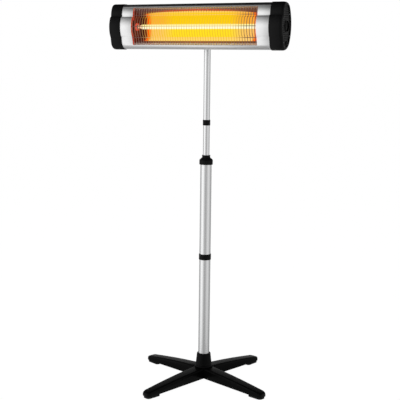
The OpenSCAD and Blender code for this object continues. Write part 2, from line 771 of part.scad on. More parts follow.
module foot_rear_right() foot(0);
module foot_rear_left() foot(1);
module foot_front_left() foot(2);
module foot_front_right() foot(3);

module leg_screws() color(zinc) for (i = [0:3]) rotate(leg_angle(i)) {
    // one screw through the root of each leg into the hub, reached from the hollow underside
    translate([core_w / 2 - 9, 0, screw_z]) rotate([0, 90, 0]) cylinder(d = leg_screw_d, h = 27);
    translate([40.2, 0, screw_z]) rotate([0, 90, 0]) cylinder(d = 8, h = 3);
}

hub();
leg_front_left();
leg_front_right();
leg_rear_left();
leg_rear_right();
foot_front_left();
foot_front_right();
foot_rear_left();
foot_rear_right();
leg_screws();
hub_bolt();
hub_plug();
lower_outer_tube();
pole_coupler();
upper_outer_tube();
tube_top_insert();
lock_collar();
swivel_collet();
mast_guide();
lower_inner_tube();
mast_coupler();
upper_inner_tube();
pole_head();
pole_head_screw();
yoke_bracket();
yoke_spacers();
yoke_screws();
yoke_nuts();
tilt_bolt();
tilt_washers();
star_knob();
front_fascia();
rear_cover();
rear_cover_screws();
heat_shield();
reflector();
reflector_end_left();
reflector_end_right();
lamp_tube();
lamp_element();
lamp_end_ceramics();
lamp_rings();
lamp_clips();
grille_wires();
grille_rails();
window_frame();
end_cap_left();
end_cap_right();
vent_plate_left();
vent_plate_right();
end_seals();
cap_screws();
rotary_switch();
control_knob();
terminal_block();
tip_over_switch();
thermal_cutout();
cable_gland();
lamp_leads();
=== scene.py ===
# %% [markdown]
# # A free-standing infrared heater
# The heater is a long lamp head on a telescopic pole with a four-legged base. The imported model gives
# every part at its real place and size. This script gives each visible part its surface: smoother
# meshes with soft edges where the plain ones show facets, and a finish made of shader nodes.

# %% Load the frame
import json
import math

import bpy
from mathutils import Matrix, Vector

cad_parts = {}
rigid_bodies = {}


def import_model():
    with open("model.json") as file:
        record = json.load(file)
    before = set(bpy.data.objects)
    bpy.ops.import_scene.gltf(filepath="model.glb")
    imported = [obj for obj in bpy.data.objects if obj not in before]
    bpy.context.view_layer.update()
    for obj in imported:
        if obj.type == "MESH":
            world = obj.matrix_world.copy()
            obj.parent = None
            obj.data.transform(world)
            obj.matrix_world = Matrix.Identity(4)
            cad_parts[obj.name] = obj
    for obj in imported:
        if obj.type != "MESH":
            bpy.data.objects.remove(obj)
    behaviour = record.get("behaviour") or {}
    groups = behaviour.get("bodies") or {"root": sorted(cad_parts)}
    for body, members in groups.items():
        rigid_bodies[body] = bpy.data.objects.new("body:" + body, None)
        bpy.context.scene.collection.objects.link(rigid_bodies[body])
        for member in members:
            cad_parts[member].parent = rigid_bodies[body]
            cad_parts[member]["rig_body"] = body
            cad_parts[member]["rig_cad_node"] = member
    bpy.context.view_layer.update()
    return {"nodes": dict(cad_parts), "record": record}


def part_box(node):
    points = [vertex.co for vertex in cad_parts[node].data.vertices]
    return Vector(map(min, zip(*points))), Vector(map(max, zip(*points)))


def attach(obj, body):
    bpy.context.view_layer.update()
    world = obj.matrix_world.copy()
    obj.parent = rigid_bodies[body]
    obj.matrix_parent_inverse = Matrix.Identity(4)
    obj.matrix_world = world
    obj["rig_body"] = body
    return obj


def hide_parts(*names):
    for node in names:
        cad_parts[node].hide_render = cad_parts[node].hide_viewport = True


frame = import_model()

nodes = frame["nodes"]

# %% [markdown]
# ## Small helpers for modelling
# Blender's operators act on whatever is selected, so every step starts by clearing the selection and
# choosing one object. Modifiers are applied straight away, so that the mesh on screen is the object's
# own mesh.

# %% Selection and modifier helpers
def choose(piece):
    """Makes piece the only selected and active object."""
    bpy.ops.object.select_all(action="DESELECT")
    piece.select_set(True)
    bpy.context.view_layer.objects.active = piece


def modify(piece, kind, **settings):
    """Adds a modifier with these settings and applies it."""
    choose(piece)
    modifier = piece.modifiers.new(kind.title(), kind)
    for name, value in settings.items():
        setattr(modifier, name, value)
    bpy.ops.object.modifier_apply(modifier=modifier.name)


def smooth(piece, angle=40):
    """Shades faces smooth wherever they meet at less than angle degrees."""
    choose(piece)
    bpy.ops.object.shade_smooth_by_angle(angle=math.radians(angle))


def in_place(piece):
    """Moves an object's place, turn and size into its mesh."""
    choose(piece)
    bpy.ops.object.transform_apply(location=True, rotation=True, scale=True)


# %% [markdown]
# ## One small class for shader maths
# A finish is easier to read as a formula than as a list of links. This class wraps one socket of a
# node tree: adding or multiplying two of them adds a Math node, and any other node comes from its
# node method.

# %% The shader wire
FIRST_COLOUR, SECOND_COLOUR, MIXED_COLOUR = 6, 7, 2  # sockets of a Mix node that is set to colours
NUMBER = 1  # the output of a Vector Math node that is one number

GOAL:
Repeat, word for word, only the lines from the line holding "module leg_screws() color(zinc)" through the line holding "obj.matrix_world = Matrix.Identity(4)", with both of those lines included.

RESPONSE TO THE TASK:
module leg_screws() color(zinc) for (i = [0:3]) rotate(leg_angle(i)) {
    // one screw through the root of each leg into the hub, reached from the hollow underside
    translate([core_w / 2 - 9, 0, screw_z]) rotate([0, 90, 0]) cylinder(d = leg_screw_d, h = 27);
    translate([40.2, 0, screw_z]) rotate([0, 90, 0]) cylinder(d = 8, h = 3);
}

hub();
leg_front_left();
leg_front_right();
leg_rear_left();
leg_rear_right();
foot_front_left();
foot_front_right();
foot_rear_left();
foot_rear_right();
leg_screws();
hub_bolt();
hub_plug();
lower_outer_tube();
pole_coupler();
upper_outer_tube();
tube_top_insert();
lock_collar();
swivel_collet();
mast_guide();
lower_inner_tube();
mast_coupler();
upper_inner_tube();
pole_head();
pole_head_screw();
yoke_bracket();
yoke_spacers();
yoke_screws();
yoke_nuts();
tilt_bolt();
tilt_washers();
star_knob();
front_fascia();
rear_cover();
rear_cover_screws();
heat_shield();
reflector();
reflector_end_left();
reflector_end_right();
lamp_tube();
lamp_element();
lamp_end_ceramics();
lamp_rings();
lamp_clips();
grille_wires();
grille_rails();
window_frame();
end_cap_left();
end_cap_right();
vent_plate_left();
vent_plate_right();
end_seals();
cap_screws();
rotary_switch();
control_knob();
terminal_block();
tip_over_switch();
thermal_cutout();
cable_gland();
lamp_leads();
=== scene.py ===
# %% [markdown]
# # A free-standing infrared heater
# The heater is a long lamp head on a telescopic pole with a four-legged base. The imported model gives
# every part at its real place and size. This script gives each visible part its surface: smoother
# meshes with soft edges where the plain ones show facets, and a finish made of shader nodes.

# %% Load the frame
import json
import math

import bpy
from mathutils import Matrix, Vector

cad_parts = {}
rigid_bodies = {}


def import_model():
    with open("model.json") as file:
        record = json.load(file)
    before = set(bpy.data.objects)
    bpy.ops.import_scene.gltf(filepath="model.glb")
    imported = [obj for obj in bpy.data.objects if obj not in before]
    bpy.context.view_layer.update()
    for obj in imported:
        if obj.type == "MESH":
            world = obj.matrix_world.copy()
            obj.parent = None
            obj.data.transform(world)
            obj.matrix_world = Matrix.Identity(4)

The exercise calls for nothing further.